──────── GIVEN INFORMATION

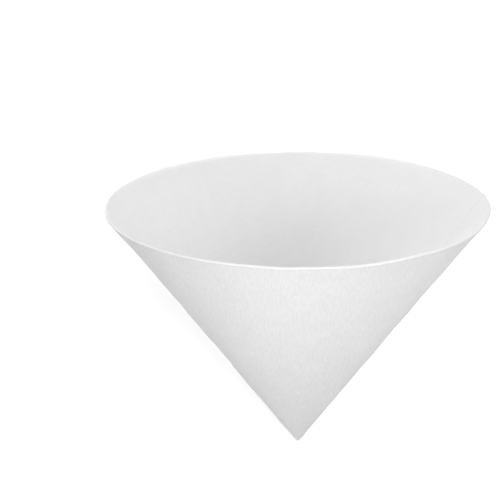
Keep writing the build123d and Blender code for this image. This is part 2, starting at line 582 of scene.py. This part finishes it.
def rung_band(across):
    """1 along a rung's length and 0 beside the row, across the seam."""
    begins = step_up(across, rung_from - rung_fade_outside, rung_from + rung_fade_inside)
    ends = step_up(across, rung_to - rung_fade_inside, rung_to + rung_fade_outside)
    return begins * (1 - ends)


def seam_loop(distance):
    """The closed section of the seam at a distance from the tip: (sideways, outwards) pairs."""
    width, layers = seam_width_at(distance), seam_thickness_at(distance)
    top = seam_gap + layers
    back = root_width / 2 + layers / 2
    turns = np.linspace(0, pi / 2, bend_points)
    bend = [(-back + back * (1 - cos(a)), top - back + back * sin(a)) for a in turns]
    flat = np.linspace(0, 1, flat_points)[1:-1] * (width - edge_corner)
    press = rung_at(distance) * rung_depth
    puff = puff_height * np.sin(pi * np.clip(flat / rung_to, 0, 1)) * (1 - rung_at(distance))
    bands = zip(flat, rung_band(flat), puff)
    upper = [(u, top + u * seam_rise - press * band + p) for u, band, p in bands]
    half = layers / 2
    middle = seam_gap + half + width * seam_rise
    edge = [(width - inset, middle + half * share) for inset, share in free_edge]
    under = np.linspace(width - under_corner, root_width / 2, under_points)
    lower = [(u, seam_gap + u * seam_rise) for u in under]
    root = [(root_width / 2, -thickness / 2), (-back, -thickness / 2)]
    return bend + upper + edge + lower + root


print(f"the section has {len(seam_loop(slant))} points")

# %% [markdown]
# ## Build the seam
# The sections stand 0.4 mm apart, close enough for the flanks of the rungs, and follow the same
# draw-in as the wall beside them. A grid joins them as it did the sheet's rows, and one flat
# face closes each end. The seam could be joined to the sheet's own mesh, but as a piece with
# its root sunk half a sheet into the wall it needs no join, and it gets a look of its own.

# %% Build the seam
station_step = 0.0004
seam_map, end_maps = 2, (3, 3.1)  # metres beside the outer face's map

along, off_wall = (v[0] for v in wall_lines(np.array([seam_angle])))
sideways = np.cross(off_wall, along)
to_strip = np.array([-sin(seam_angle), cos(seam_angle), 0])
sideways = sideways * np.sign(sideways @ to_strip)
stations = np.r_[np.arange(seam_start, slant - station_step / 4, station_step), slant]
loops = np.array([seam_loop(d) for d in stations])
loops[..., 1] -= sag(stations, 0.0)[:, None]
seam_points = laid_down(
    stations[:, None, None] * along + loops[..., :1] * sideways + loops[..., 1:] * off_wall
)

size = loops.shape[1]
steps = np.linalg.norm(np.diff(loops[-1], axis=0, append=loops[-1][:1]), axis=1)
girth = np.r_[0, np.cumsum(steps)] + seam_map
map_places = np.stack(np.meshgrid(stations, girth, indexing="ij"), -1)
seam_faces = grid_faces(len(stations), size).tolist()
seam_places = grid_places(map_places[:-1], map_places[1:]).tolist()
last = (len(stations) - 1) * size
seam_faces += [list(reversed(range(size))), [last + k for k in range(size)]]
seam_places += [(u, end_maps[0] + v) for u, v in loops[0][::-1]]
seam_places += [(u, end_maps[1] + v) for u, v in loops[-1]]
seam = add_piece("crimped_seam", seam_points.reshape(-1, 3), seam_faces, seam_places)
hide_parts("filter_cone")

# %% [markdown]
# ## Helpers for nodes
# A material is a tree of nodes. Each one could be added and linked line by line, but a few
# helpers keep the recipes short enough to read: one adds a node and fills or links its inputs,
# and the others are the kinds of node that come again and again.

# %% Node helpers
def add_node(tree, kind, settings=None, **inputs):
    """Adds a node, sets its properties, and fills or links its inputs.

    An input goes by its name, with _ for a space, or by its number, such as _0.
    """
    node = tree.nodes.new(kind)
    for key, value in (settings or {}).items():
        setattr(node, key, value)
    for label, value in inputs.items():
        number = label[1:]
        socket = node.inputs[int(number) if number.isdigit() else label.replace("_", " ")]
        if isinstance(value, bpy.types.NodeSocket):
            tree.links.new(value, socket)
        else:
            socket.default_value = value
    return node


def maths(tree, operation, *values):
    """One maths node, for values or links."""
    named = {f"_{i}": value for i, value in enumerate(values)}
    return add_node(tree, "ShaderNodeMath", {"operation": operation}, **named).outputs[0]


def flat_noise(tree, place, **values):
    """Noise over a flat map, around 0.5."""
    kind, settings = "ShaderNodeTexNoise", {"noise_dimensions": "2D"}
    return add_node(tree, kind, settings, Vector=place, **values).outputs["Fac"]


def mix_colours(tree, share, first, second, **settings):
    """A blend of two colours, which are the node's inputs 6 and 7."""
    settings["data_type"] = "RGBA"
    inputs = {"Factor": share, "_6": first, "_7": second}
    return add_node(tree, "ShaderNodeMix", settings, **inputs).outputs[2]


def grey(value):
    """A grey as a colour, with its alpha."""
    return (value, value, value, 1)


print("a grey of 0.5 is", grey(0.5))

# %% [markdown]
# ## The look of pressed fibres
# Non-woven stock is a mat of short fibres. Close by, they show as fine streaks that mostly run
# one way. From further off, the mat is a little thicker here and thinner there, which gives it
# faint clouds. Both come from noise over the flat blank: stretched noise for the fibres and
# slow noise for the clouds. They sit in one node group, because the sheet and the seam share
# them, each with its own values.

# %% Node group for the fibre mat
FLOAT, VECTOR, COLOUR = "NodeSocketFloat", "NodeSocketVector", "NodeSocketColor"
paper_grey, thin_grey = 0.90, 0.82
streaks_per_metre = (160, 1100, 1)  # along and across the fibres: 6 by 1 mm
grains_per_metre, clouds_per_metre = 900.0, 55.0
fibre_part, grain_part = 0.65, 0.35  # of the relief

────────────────

**WORK REQUIRED**
Set out the complete listing exactly as shown.

**FULL ANSWER**
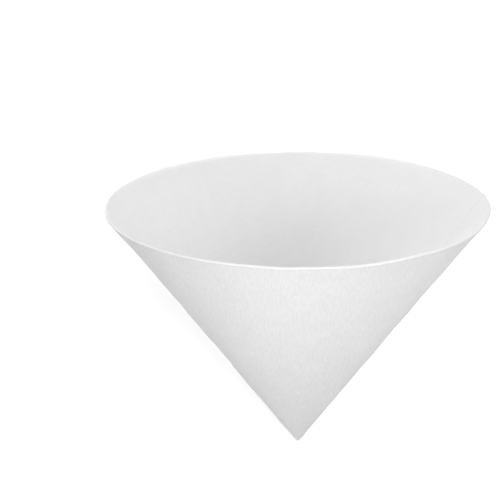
Keep writing the build123d and Blender code for this image. This is part 2, starting at line 582 of scene.py. This part finishes it.
def rung_band(across):
    """1 along a rung's length and 0 beside the row, across the seam."""
    begins = step_up(across, rung_from - rung_fade_outside, rung_from + rung_fade_inside)
    ends = step_up(across, rung_to - rung_fade_inside, rung_to + rung_fade_outside)
    return begins * (1 - ends)


def seam_loop(distance):
    """The closed section of the seam at a distance from the tip: (sideways, outwards) pairs."""
    width, layers = seam_width_at(distance), seam_thickness_at(distance)
    top = seam_gap + layers
    back = root_width / 2 + layers / 2
    turns = np.linspace(0, pi / 2, bend_points)
    bend = [(-back + back * (1 - cos(a)), top - back + back * sin(a)) for a in turns]
    flat = np.linspace(0, 1, flat_points)[1:-1] * (width - edge_corner)
    press = rung_at(distance) * rung_depth
    puff = puff_height * np.sin(pi * np.clip(flat / rung_to, 0, 1)) * (1 - rung_at(distance))
    bands = zip(flat, rung_band(flat), puff)
    upper = [(u, top + u * seam_rise - press * band + p) for u, band, p in bands]
    half = layers / 2
    middle = seam_gap + half + width * seam_rise
    edge = [(width - inset, middle + half * share) for inset, share in free_edge]
    under = np.linspace(width - under_corner, root_width / 2, under_points)
    lower = [(u, seam_gap + u * seam_rise) for u in under]
    root = [(root_width / 2, -thickness / 2), (-back, -thickness / 2)]
    return bend + upper + edge + lower + root


print(f"the section has {len(seam_loop(slant))} points")

# %% [markdown]
# ## Build the seam
# The sections stand 0.4 mm apart, close enough for the flanks of the rungs, and follow the same
# draw-in as the wall beside them. A grid joins them as it did the sheet's rows, and one flat
# face closes each end. The seam could be joined to the sheet's own mesh, but as a piece with
# its root sunk half a sheet into the wall it needs no join, and it gets a look of its own.

# %% Build the seam
station_step = 0.0004
seam_map, end_maps = 2, (3, 3.1)  # metres beside the outer face's map

along, off_wall = (v[0] for v in wall_lines(np.array([seam_angle])))
sideways = np.cross(off_wall, along)
to_strip = np.array([-sin(seam_angle), cos(seam_angle), 0])
sideways = sideways * np.sign(sideways @ to_strip)
stations = np.r_[np.arange(seam_start, slant - station_step / 4, station_step), slant]
loops = np.array([seam_loop(d) for d in stations])
loops[..., 1] -= sag(stations, 0.0)[:, None]
seam_points = laid_down(
    stations[:, None, None] * along + loops[..., :1] * sideways + loops[..., 1:] * off_wall
)

size = loops.shape[1]
steps = np.linalg.norm(np.diff(loops[-1], axis=0, append=loops[-1][:1]), axis=1)
girth = np.r_[0, np.cumsum(steps)] + seam_map
map_places = np.stack(np.meshgrid(stations, girth, indexing="ij"), -1)
seam_faces = grid_faces(len(stations), size).tolist()
seam_places = grid_places(map_places[:-1], map_places[1:]).tolist()
last = (len(stations) - 1) * size
seam_faces += [list(reversed(range(size))), [last + k for k in range(size)]]
seam_places += [(u, end_maps[0] + v) for u, v in loops[0][::-1]]
seam_places += [(u, end_maps[1] + v) for u, v in loops[-1]]
seam = add_piece("crimped_seam", seam_points.reshape(-1, 3), seam_faces, seam_places)
hide_parts("filter_cone")

# %% [markdown]
# ## Helpers for nodes
# A material is a tree of nodes. Each one could be added and linked line by line, but a few
# helpers keep the recipes short enough to read: one adds a node and fills or links its inputs,
# and the others are the kinds of node that come again and again.

# %% Node helpers
def add_node(tree, kind, settings=None, **inputs):
    """Adds a node, sets its properties, and fills or links its inputs.

    An input goes by its name, with _ for a space, or by its number, such as _0.
    """
    node = tree.nodes.new(kind)
    for key, value in (settings or {}).items():
        setattr(node, key, value)
    for label, value in inputs.items():
        number = label[1:]
        socket = node.inputs[int(number) if number.isdigit() else label.replace("_", " ")]
        if isinstance(value, bpy.types.NodeSocket):
            tree.links.new(value, socket)
        else:
            socket.default_value = value
    return node


def maths(tree, operation, *values):
    """One maths node, for values or links."""
    named = {f"_{i}": value for i, value in enumerate(values)}
    return add_node(tree, "ShaderNodeMath", {"operation": operation}, **named).outputs[0]


def flat_noise(tree, place, **values):
    """Noise over a flat map, around 0.5."""
    kind, settings = "ShaderNodeTexNoise", {"noise_dimensions": "2D"}
    return add_node(tree, kind, settings, Vector=place, **values).outputs["Fac"]


def mix_colours(tree, share, first, second, **settings):
    """A blend of two colours, which are the node's inputs 6 and 7."""
    settings["data_type"] = "RGBA"
    inputs = {"Factor": share, "_6": first, "_7": second}
    return add_node(tree, "ShaderNodeMix", settings, **inputs).outputs[2]


def grey(value):
    """A grey as a colour, with its alpha."""
    return (value, value, value, 1)


print("a grey of 0.5 is", grey(0.5))

# %% [markdown]
# ## The look of pressed fibres
# Non-woven stock is a mat of short fibres. Close by, they show as fine streaks that mostly run
# one way. From further off, the mat is a little thicker here and thinner there, which gives it
# faint clouds. Both come from noise over the flat blank: stretched noise for the fibres and
# slow noise for the clouds. They sit in one node group, because the sheet and the seam share
# them, each with its own values.

# %% Node group for the fibre mat
FLOAT, VECTOR, COLOUR = "NodeSocketFloat", "NodeSocketVector", "NodeSocketColor"
paper_grey, thin_grey = 0.90, 0.82
streaks_per_metre = (160, 1100, 1)  # along and across the fibres: 6 by 1 mm
grains_per_metre, clouds_per_metre = 900.0, 55.0
fibre_part, grain_part = 0.65, 0.35  # of the relief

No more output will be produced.